Coping with Anger For the Long Haul
Maybe you’ve seen these headlines recently:
“As the Public Simmers…”
“…Anger Boils Over”
“The Outrage Factor”
“Rage Could End Up Hurting Us”
And my personal favorite, “Anger Mismanagement” which appeared last Saturday on the New York Times Op-Ed page. Charles M. Blow wrote:
“All the tumult is couched in a jumble of jargon that is confusing and infuriating. In laymen’s terms, the financial industry gambled and lost. This damaged the economy. And if we don’t save Wall Street, the world will implode.
Meanwhile, the worlds of many Americans are already imploding… It’s a mess.
Then came…the A.I.G. bonus imbroglio. Employees [at A.I.G. who] caused much of the problem were paid $165 million in bonuses. This I fully understand. And me no likey.
…my simmering anger finally has a target. I’m unapologetically, deliriously, cathartically belligerent about it.”
Stand in line, friend!
Righteous anger is not a bad thing. Personally I feel better when public figures like Andrew Cuomo gets seething mad. He gets mad so I don’t have to. It works. The opposite happens when public figures dither around explaining why they can’t do anything about a specific outrage or worse, why I shouldn’t be mad (the point of Mr. Blow’s article).

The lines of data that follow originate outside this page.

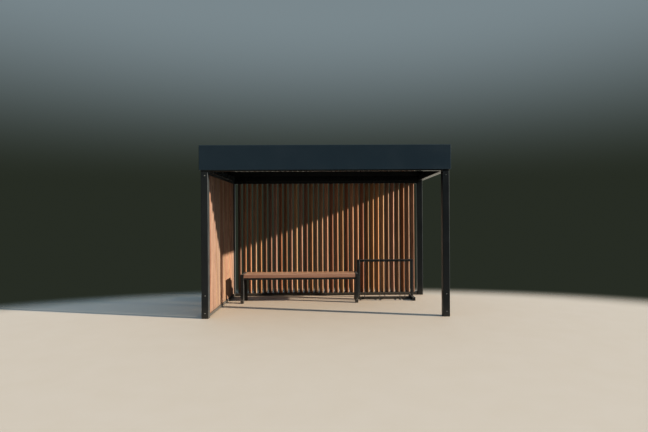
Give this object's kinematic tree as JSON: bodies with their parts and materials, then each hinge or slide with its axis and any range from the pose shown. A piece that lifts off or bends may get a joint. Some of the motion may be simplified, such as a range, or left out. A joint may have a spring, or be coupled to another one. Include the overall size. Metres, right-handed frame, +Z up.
{
  "type": "bus shelter",
  "caption": "Open steel-framed shelter with a flat roof behind a deep fascia, louvred timber walls on two sides, a timber bench and a bicycle rack.",
  "frame": {"origin": "on the ground, under the middle of the roof's outline", "axes": "+X along the shelter to its open right-hand side, +Y towards the back wall, +Z up; the open front faces -Y"},
  "size_m": [3.64, 2, 2.5],
  "materials": {
    "frame_steel": "anthracite powder coat, satin",
    "fascia_sheet": "anthracite powder coat, satin",
    "roof_sheet": "grey coated ribbed sheet",
    "wall_wood": "oiled reddish-brown timber, planed",
    "bench_steel": "anthracite powder coat, satin",
    "seat_wood": "oiled reddish-brown timber, planed",
    "rack_steel": "anthracite powder coat, satin",
    "tube_plug": "black polyethylene, matt"
  },
  "bodies": {
    "root": {"post_front_left": "frame_steel", "post_front_right": "frame_steel", "post_back_left": "frame_steel", "post_back_right": "frame_steel", "beam_front": "frame_steel", "beam_back": "frame_steel", "beam_left": "frame_steel", "beam_right": "frame_steel", "parapet_uprights": "frame_steel", "parapet_rails_long": "frame_steel", "parapet_rails_short": "frame_steel", "purlins": "frame_steel", "back_rail_bottom": "frame_steel", "back_rail_top": "frame_steel", "left_rail_bottom": "frame_steel", "left_rail_top": "frame_steel", "fascia_front": "fascia_sheet", "fascia_right": "fascia_sheet", "fascia_back": "fascia_sheet", "fascia_left": "fascia_sheet", "roof_deck": "roof_sheet", "roof_gutter": "roof_sheet", "back_slats": "wall_wood", "left_slats": "wall_wood", "bench_leg_front_left": "bench_steel", "bench_leg_rear_left": "bench_steel", "bench_leg_front_right": "bench_steel", "bench_leg_rear_right": "bench_steel", "bench_bearer_left": "bench_steel", "bench_bearer_right": "bench_steel", "bench_rails": "bench_steel", "bench_cross_bars": "bench_steel", "seat_board_1": "seat_wood", "seat_board_2": "seat_wood", "seat_board_3": "seat_wood", "seat_board_4": "seat_wood", "rack_post_left": "rack_steel", "rack_post_right": "rack_steel", "rack_top_rail": "rack_steel", "rack_bottom_rail": "rack_steel", "rack_foot": "rack_steel", "wheel_holder_left": "rack_steel", "wheel_holder_middle": "rack_steel", "wheel_holder_right": "rack_steel", "tube_plugs": "tube_plug"}
  },
  "joints": []
}
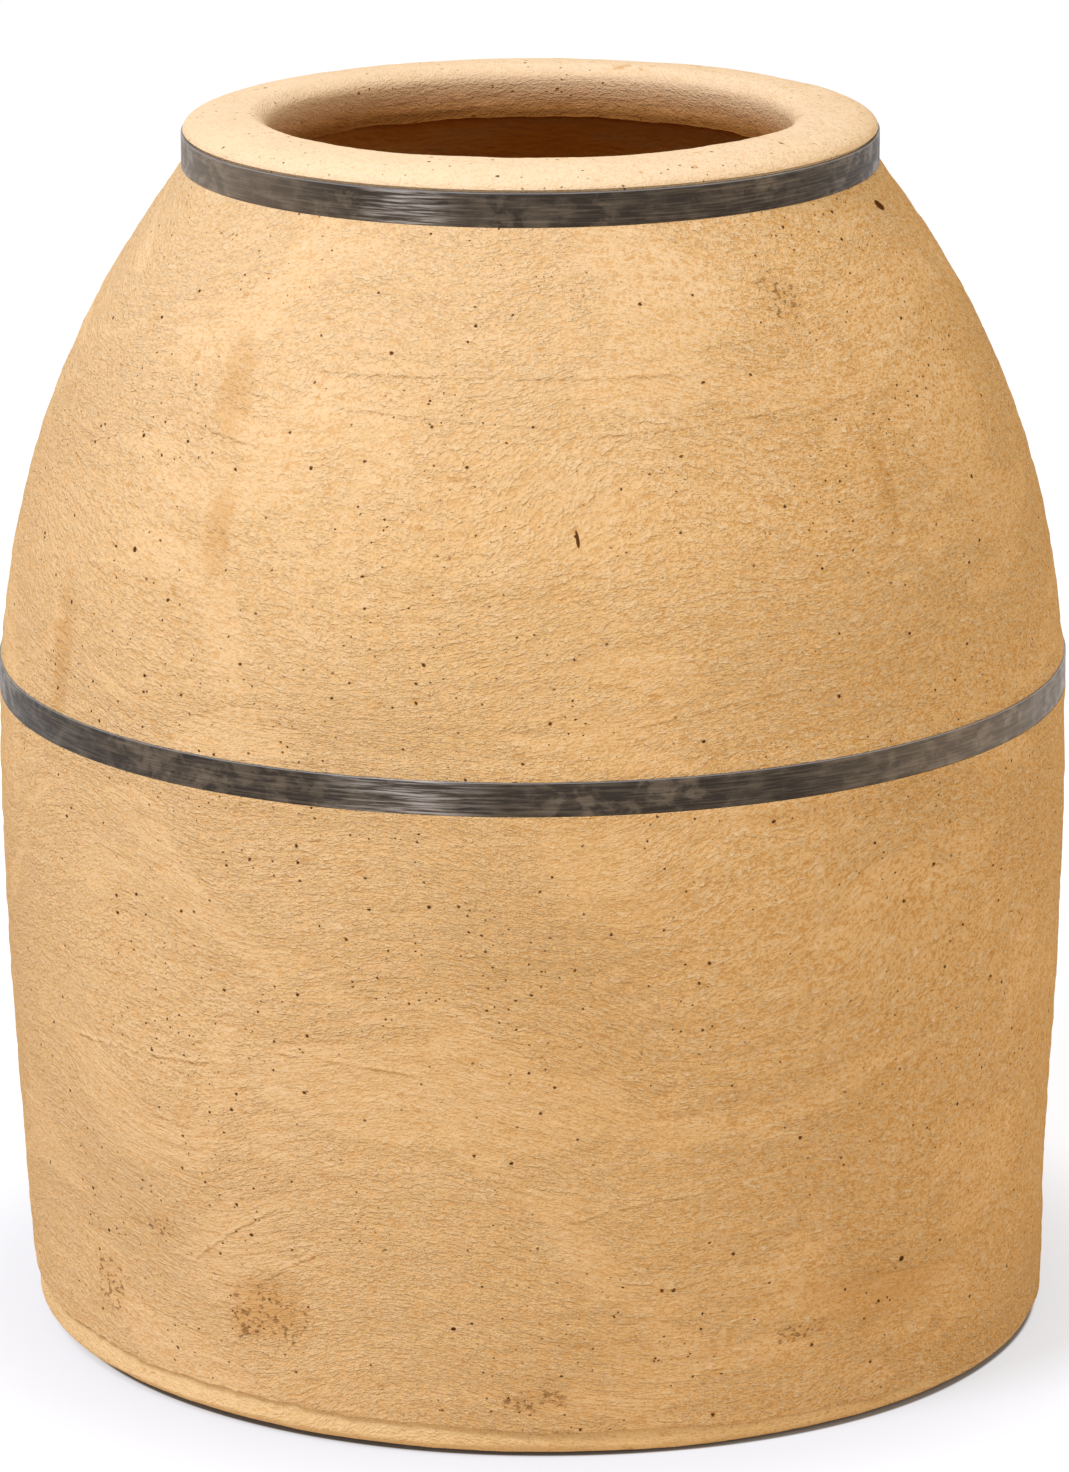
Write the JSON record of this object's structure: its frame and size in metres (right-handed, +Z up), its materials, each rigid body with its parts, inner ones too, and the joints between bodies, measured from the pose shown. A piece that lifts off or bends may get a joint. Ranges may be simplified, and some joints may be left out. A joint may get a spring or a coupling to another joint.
{
  "type": "clay tandoor oven",
  "caption": "Free-standing clay tandoor: bulging clay pot with a rolled open mouth, bound by riveted flat steel hoops, with a rod grate, an ash vent and a pull-out clay stopper.",
  "frame": {"origin": "centre of the flat underside, on the pot's own axis", "axes": "+Z up along the pot's axis, +Y towards the back, where the vent is, so -Y is the plain side that the picture shows"},
  "size_m": [0.6546, 0.6765, 0.749],
  "materials": {
    "clay": "unglazed straw-tempered clay, hand wiped, matt and pitted",
    "pale_clay": "unglazed clay rubbed smooth, matt, paler than the wall",
    "hoop_steel": "mild steel flat bar in dark mill scale, lightly rubbed",
    "grate_iron": "round iron bar, scaled and sooty"
  },
  "bodies": {
    "pot": {"hearth_floor": "clay", "lower_wall": "clay", "upper_wall": "clay", "mouth_ring": "pale_clay", "belly_hoop": "hoop_steel", "belly_hoop_rivet_1": "hoop_steel", "belly_hoop_rivet_2": "hoop_steel", "neck_hoop": "hoop_steel", "neck_hoop_rivet_1": "hoop_steel", "neck_hoop_rivet_2": "hoop_steel", "grate_rod_1": "grate_iron", "grate_rod_2": "grate_iron", "grate_rod_3": "grate_iron", "grate_rod_4": "grate_iron", "grate_rod_5": "grate_iron", "grate_rod_6": "grate_iron", "grate_rod_7": "grate_iron", "grate_rod_8": "grate_iron", "grate_rod_9": "grate_iron", "grate_rod_10": "grate_iron", "grate_rod_11": "grate_iron"},
    "stopper": {"vent_stopper": "clay"}
  },
  "joints": [
    {"name": "stopper_pull", "type": "slide", "parent": "pot", "child": "stopper", "axis": [0, 1, 0], "range_m": [0, 0.09]}
  ]
}
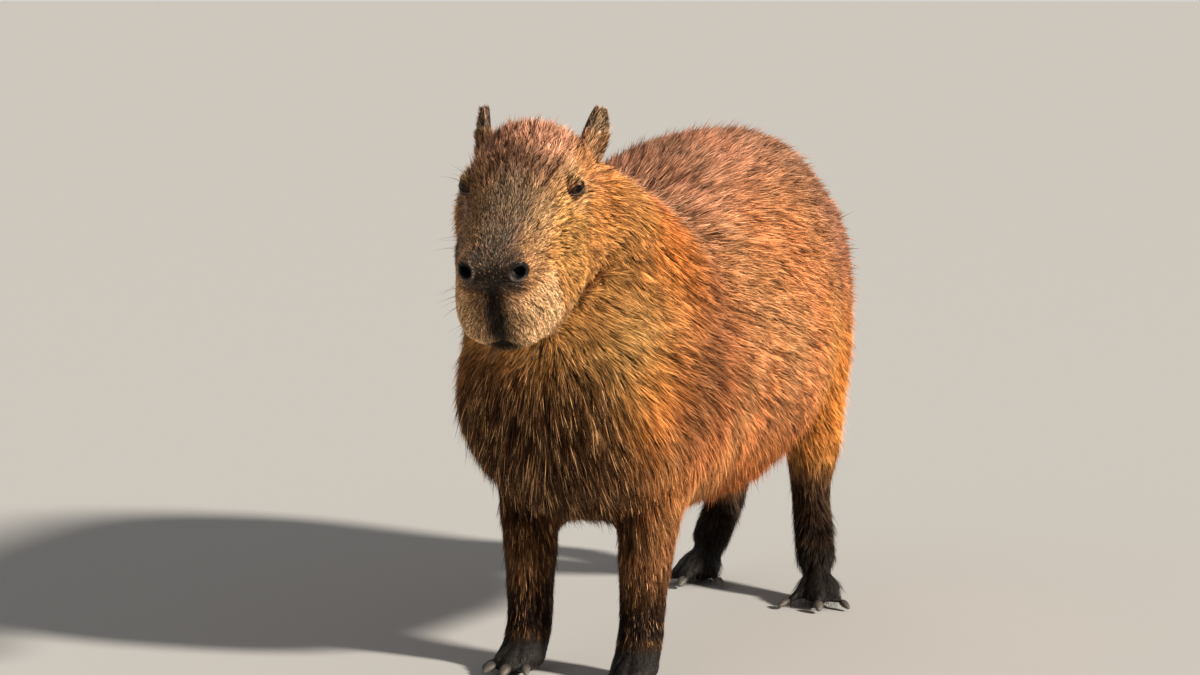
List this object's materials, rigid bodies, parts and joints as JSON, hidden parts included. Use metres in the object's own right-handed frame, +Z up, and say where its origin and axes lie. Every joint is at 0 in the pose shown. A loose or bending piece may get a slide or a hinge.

Anger about the economy can spill over to our everyday lives in such a way that it poisons our peace of mind and the very relationships we depend on to shore us up in times of trouble. According to all the signs it’s time to batten down the hatches, trim sails and settle in for a long bumpy ride. To prevent chronic anger from eroding your well-being, try the following:
Build an Ego Cushion. Caring for our bodies is the foundation on which all our behavior depends. If we neglect ourselves physically, our ego cushion is thin. Then the primitive impulses of our limbic system easily break through and we are prone to act out in destructive ways.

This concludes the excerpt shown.